The song, as catchy as anything Iron & Wine has done, could be Beam’s answer to Ecclesiastes. He and Apple feel the inevitability of decay; to everything, there is a season, it seems, to “go to shit”. Yet there’s a beauty in the track. The humor helps, and it’s hard to know whether to laugh or cry at “Mistook that cash in the mattress for love.” It’s easier to know the feeling of “I told my future by reading your lips / You wore my ring until it didn’t fit,” but Iron & Wine opens everything up by the end as if accepting disaster doesn’t mean losing appreciation for what came before or hope for what might come next.
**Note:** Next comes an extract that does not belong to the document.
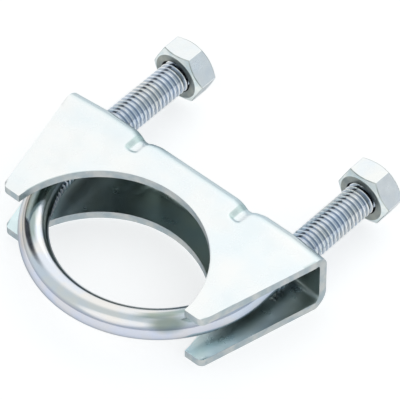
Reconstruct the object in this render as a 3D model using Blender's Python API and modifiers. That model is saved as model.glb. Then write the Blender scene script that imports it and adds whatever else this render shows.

Beam can speak of life’s events in his time because he writes as someone who can look back but is content to be in the present. He repeatedly meets and loses lovers and friends. Nothing quite holds together, but that’s okay. Life can be sad, but it’s better than the alternative, as he explains in “Cutting It Close”: “Anyway, life is long (life is so long) / Could be a little longer, don’t get me wrong.” “Sweet Talk” embraces the possibility of “a wonderful life,” going all in while knowing the worst is yet to be (maybe). This approach won’t eliminate the “sucker punching straight into the face”, but it offers hope for something that transcends it. As on so much of Light Verse, though, time poses its own problems, leaving Beam with one worry as he sings, “Pray the moment doesn’t take a life to master.”

That mix of mature realism and lingering hope gives Light Verse its heart. The strings, classy as they are, can be a little much, heightening moments that don’t need it, but they fit the general tenor of the record. In the end, we return to where we were to start, taken in by Beam’s voice and words. It’s initially strange then that the album ends with “Angels Go Home”, an orchestral ode to the eventual death of everything – the retiring of angels, the betrayal of friends, and even the dangers of our mercy. On a deeper level, though, it makes perfect sense. Beam only needs to search for sweetness when it’s hidden. Iron & Wine perseveres in his sort of romanticism not because it’s easy but because it’s impossible.